Some riots are caused, some bring themselves into being. The problems at Misri Mandi were not expected to reach a point of violence. A few days after Haresh left, however, the heart of Misri Mandi — including the area around Kedarnath’s shop, was full of armed police.

The previous evening there had been a fight inside a cheap drinking place along the unpaved road that led towards the tannery from Old Brahmpur. The strike meant less money but more time for everyone, so the kalari’s joint was about as crowded as usual. The place was mainly frequented by jatavs, but not exclusively so. Drink equalized the drinkers, and they didn’t care who was sitting at the plain wooden table next to them. They drank, laughed, cried, then tottered and staggered out, sometimes singing, sometimes cursing. They swore undying friendship, they divulged confidences, they imagined insults. The assistant of a trader in Misri Mandi was in a foul mood because he was having a hard time with his father-in-law. He was drinking alone and working himself into a generalized state of aggressiveness. He overheard a comment from behind him about the sharp practice of his employer, and his hands clenched into a fist. Knocking his bench over as he twisted around to see who was speaking, he fell on to the floor.

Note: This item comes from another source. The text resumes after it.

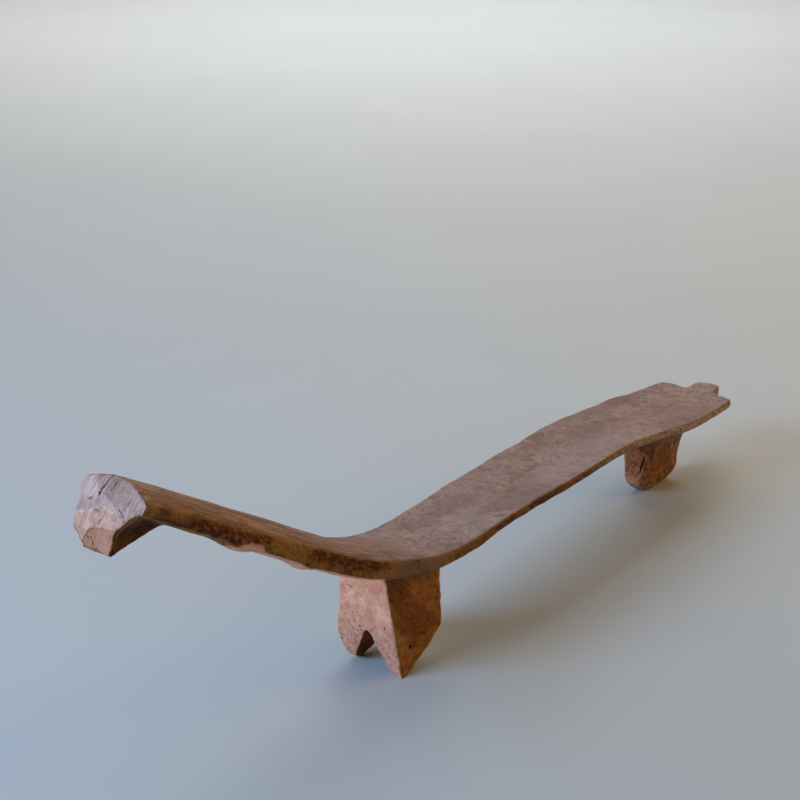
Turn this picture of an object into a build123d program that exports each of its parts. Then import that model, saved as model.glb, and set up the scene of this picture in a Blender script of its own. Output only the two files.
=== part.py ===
"""Daybed carved from one log, in the manner of Senufo beds: headrest, neck, board, tongue and legs.

The log is carved in one piece. Its members are separate solids here, and they meet face to face.
X runs along the bed from the headrest to the foot, Y across it, and Z up from the floor.
The origin is on the floor, under the middle of the bed. All sizes are in millimetres.
"""

from build123d import *
import os
from math import cos, exp, hypot, radians, sin, tan

# ---- Bed, seen from the side ----
overall_length = 2066      # chin of the headrest to the tip of the tongue
neck_run = 662             # headrest end to the bend, measured along the floor
neck_angle = 30.5          # slope of the neck, in degrees
bend_softness = 110        # length over which the neck turns into the board
board_height = 219         # rim of the board above the floor, in its level part
seat_dip = 12              # how far the board sinks just past the bend
seat_dip_distance = 169    # bend to the bottom of that dip
seat_dip_length = 143      # reach of the dip to either side
foot_drop = 49             # how much lower the foot end lies than the level part
foot_drop_run = 600        # length over which it drops

# ---- Bed, seen from above ----
neck_width = 130           # at the headrest
board_width = 190          # just past the bend
hip_width = 234            # widest place, over the rear leg
end_width = 210            # across the foot end
neck_flare_start = 230     # headrest end to where the neck starts to widen
neck_flare_run = 650       # length over which it widens
hip_distance = 210         # widest place to the foot end of the board
head_sway = -10            # how far the headrest lies to one side of the axis
near_end_setback = 26      # how much shorter the board is on its near side
far_end_swell = 9          # how far its end bows out between the tongue and the far corner
near_corner_radius = 46    # corners of the board's foot end
far_corner_radius = 50

# ---- Cross-sections ----
neck_edge = 27             # height of the side face at the headrest
bend_edge = 46             # what it would grow to at the bend, if it did not thin out
board_edge = 19            # its height along the board
thinning_lead = 230        # the side face starts to thin out this far ahead of the bend
thinning_run = 530
neck_crown = 22            # how far the neck's top swells above its rims
board_dish = 5             # how far the board's top is hollowed below its rims
crown_lead = 430           # the crown starts to flatten this far ahead of the bend
crown_run = 760
neck_belly = 8             # how far the underside hangs below the side faces
board_belly = 6
underside_inset = 34       # side face to where the underside turns flat
neck_roll = 4.4            # tilt of the neck towards its near side, in degrees
board_roll = -0.8
roll_lead = 213            # the tilt starts to change this far ahead of the bend
roll_run = 246
neck_rim_bevel = 7
board_rim_bevel = 3
station_count = 18         # cross-sections that the carving passes through

# ---- Headrest block ----
headrest_length = 125
keel_depth = 116           # rim of the neck to the underside of the block, at its end
keel_rise = 7              # slope of that underside, in degrees
keel_near_side = 31        # axis of the bed to the block's near face
keel_far_side = 54         # axis of the bed to its far face
keel_far_chamfer = 24
keel_flare = 36            # how far the near face spreads under the neck
brow_rise = 52             # underside of the block to the ridge across its end face
chin_tilt = 11             # lean of the end face below the ridge, in degrees
brow_tilt = 33             # lean of the end face above it

# ---- Tongue at the foot ----
tongue_length = 63
tongue_width = 70
tongue_offset = -6         # its middle, measured from the axis of the bed
tongue_tip_radius = 27
tongue_root_radius = 9

# ---- Front leg ----
front_leg_lead = 28        # its top edge stands this far ahead of the bend
front_leg_length = 171     # front to back, at the heel
front_leg_rake = 30        # how far its front face leans in towards the sole
front_back_rake = 12       # how far its back face leans out towards the board
front_sole_length = 30
front_heel_height = 52     # where the back edge starts to curve in
front_heel_slope = 0.3     # rise over run where the heel leaves the sole
front_top_near = 44        # axis of the bed to each side of the top
front_top_far = 50
front_ankle_near = 63      # axis of the bed to the outside of each ankle
front_ankle_far = 84
front_ankle_height = 57
front_ankle_radius = 40
near_foot_outside = 68     # axis of the bed to the outside of each sole
far_foot_outside = 56
near_sole_width = 26
far_sole_width = 13
notch_height = 84          # inverted V between the two feet
notch_offset = 9
notch_radius = 5
far_toe_rise = 12          # the far foot's toe is worn away by this much
far_toe_wear = 16

# ---- Rear leg ----
rear_leg_distance = 328    # its front face to the foot end of the board
rear_leg_offset = -7       # its middle, measured from the axis of the bed
rear_sole_setback = 30     # front face to the front of the sole
rear_sole_length = 106
rear_sole_width = 40
rear_ankle_height = 28
rear_ankle_length = 164
rear_ankle_width = 56
rear_calf_height = 95
rear_calf_length = 172
rear_calf_width = 82
rear_top_length = 202      # where it meets the board
rear_top_width = 216
rear_leg_facet = 13        # bevel down each corner

# ---- Places that follow from the sizes above ----
head_end = -overall_length / 2
tongue_tip = overall_length / 2
board_end = tongue_tip - tongue_length
bend = head_end + neck_run
hip = board_end - hip_distance
headrest_back = head_end + headrest_length
front_top = bend - front_leg_lead
front_back = front_top + front_leg_length
front_sole = front_top + front_leg_rake
rear_front = board_end - rear_leg_distance
neck_end = (front_top + front_back) / 2
margin = 40                # rough stock left past each end, before it is trimmed


def blend(x, start, run):
    """Goes from 0 at start to 1 at start + run, level at both ends."""
    share = min(max((x - start) / run, 0), 1)
    return share * share * (3 - 2 * share)


def between(first, last, share):
    """The size a given share of the way from the first to the last."""
    return first + (last - first) * share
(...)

The three men at the table behind him laughed. They were jatavs who had dealt with him before. It was he who used to take the shoes from their baskets when they scurried desperately in the evening to Misri Mandi — his employer the trader did not like to touch shoes because he felt they would pollute him. The jatavs knew that the breakdown of the trade in Misri Mandi had particularly hurt those traders who had over-extended themselves on the chit system. That it had hurt themselves still more, they also knew — but for them it was not a case of the mighty being brought to their knees. Here, however, literally in front of them, it was.

The locally distilled cheap alcohol had gone to their heads, and they did not have the money to buy the pakoras and other snacks that could have settled it. They laughed uncontrollably.

‘He’s wrestling with the air,’ jeered one.